A company I visited last week bases all of their products on Wind River's popular VxWorks RTOS. Yet engineers told me they can't talk to Wind's people anymore. Huh? I've had no problem contacting them. Dial (800) 545-WIND, or email info@windriver.com.

No, the developers said, the problem is that the sales folks there seem to be speaking a different language.

Oh.

I've noticed the same thing myself. The company is now billing themselves the "global leader in Device Software Optimization (DSO)." And here I thought they sold RTOSes, compilers, and other development tools for embedded systems.

Here's an excerpt from a recent press release:

ALAMEDA, Calif.--November 1, 2004--Wind River Systems [NASDAQ: WIND], the global leader in Device Software Optimization (DSO), today unveiled the largest technology release in the company's history, with the announcement of Wind River's Workbench 2.2, General Purpose Platforms, Market Specific Platforms and Platform for Network Equipment, Linux Edition. These products represent the industry's first enterprise-wide device software solutions designed to make the entire device development-and-support lifecycle more efficient and effective.

"More and more, products are being differentiated through innovation of device software. To succeed, companies must implement a Device Software Optimization strategy," said Theresa Lanowitz, research director at Gartner Inc. "By using standards-based solutions that offer support for end-to-end development, companies can accelerate software-driven innovation while ensuring that connectivity and security become a part of every device."

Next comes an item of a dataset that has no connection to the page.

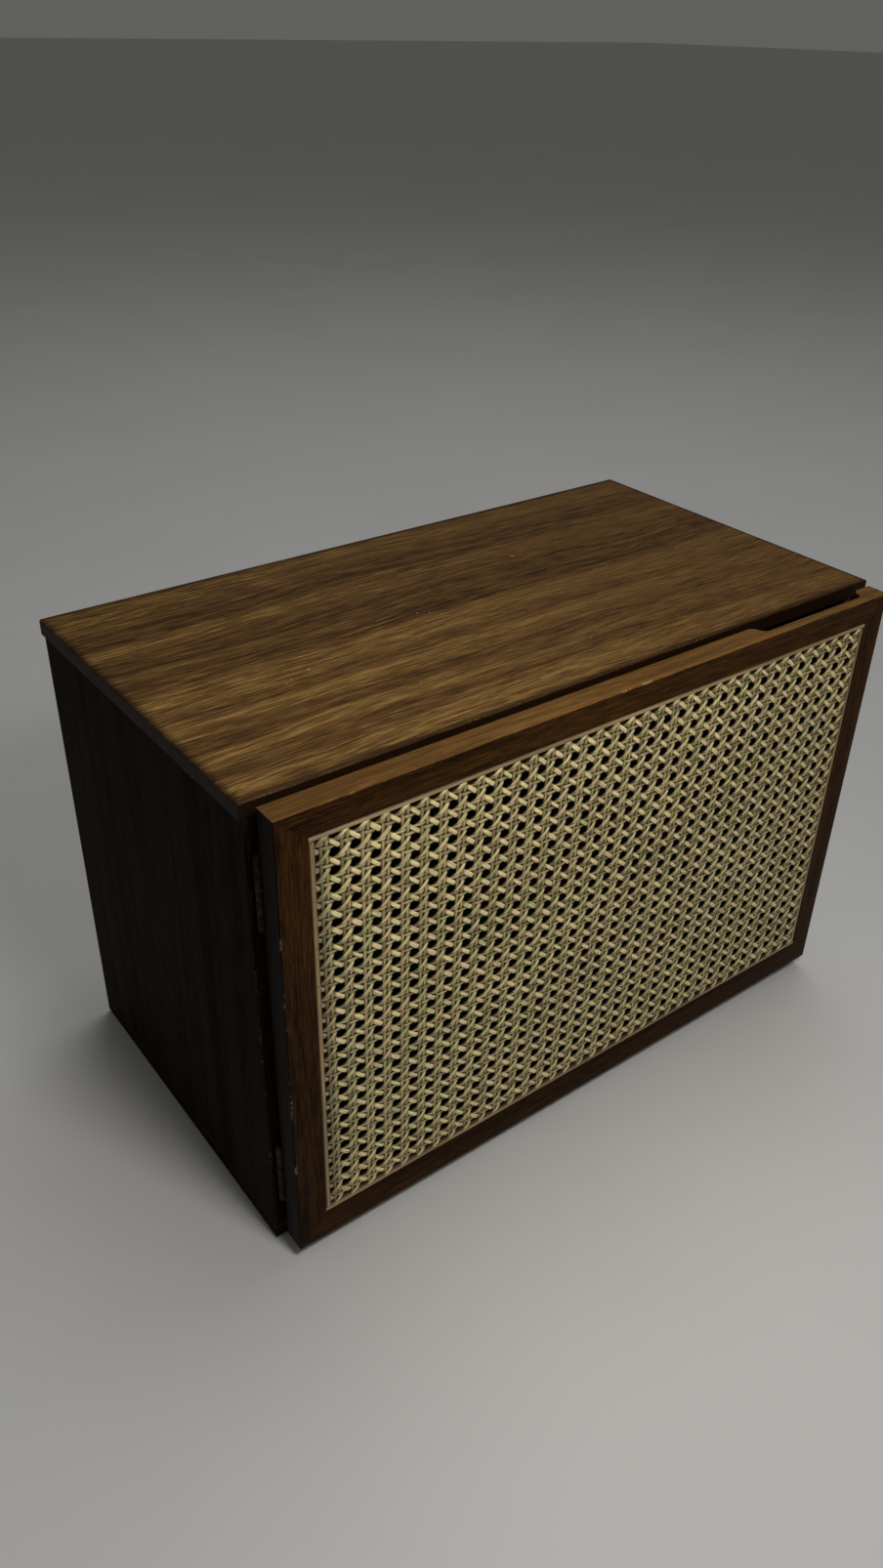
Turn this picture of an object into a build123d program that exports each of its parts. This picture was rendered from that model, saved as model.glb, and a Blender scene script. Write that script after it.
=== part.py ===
"""Media cabinet: a veneered case with one side-hung door filled with open cane webbing.

Millimetres, +Z up. The origin is at the middle of the footprint on the floor. The door faces -Y,
its hinges are on the -X side and its finger notch is near the +X end of its top rail.
"""
import os
from math import hypot

from build123d import *

# ---------------------------------------------------------------- driving dimensions
case_width = 635.0
case_depth = 331.0
case_height = 428.0
board = 13.0                 # top and bottom
side_board = 18.0
top_overhang = 2.5           # of the top beyond each side
glide_height = 3.0
back_thick = 6.0
back_seat = 8.0              # depth of the rebate that takes the back
back_lap = 7.0               # how far the back reaches into each board
divider_thick = 12.0
divider_setback = 14.0
dado_depth = 4.0

door_width = 618.0
door_height = 413.5
door_thick = 20.0
door_bottom = 13.5           # height of its lower edge above the floor
door_gap = 8.5               # between the case's front and the door's back
stile_face = 25.0            # outer edge to the cane groove
top_rail_face = 22.0
bottom_rail_face = 27.5
groove_width = 5.0
groove_depth = 8.0
lip_width = 7.0              # wood between the groove and the opening
lip_recess = 3.0             # the lip lies this far below the face
bead_width = 4.8
bead_proud = 0.6
cane_thick = 2.4
rebate_width = 10.0          # at the back, round the opening
rebate_depth = 8.0
cloth_thick = 1.0

notch_from_right = 15.5      # door's right edge to the notch
notch_length = 145.0
notch_ramp = 15.0            # length of the S-shaped run at each end
notch_depth = 11.5           # into the rail from its back
notch_height = 16.0          # down from the rail's top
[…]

Huh? Grand words indeed, but what's the product? The rest of the release never really defines "platform," but after a telephone conference with the company it became vaguely clear that this is rather like a super-duper IDE, with some cool bells and whistles thrown in. I'm sure it's a killer product and don't want to disparage their efforts. Or at least not the efforts of their engineers. But what is this gibberish?

The press release has nouns, verbs, even an adjective or two, used grammatically. But it's marketing doublespeak, nearly devoid of meaning. Why drape the product with phrases their customers - engineers - don't understand?

Wind River's co-founder Jerry Fiddler, in his keynote speech at this year's Embedded Systems Conference, said: "There's no such thing as an embedded market. The device is much more interesting than the embedding."

If there's no such thing as an embedded market than I guess I've wasted the last 30 years of my life. We build devices, sure, but every thing we make is an embedded system. Maybe Orwell's Newspeak would remap "embedded" to "device software optimization." And Newspeak might also claim there's no construction industry, just "housing" and "office" and "retail" businesses. But it's hard to deny the fact that a huge and very viable construction industry provides the pool of workers and tools that build a vast number of different kinds of structures.

I've always admired Wind River. They suffered brutally through the dot-com bust which nearly destroyed their core telecomm/datacomm market. Revenues fell by half and losses between 2001 and 2003 exceed a half billion dollars. But the company is in turnaround with sales creeping upward and a profitable quarter behind them. They're doing a lot of things right.

Wind tells me that they're using Device Software Optimization because it better describes today's interconnected nature of electronic products and accelerated time-to-market. To me DSO it sounds like tuning slow code, which is an important part of building a decent product. But it's a subset of building embedded systems, which has always dealt with networking and short schedules.

What do you think? Is this doublespeak or is Wind River, the biggest embedded company populated with some really smart people, on to something important?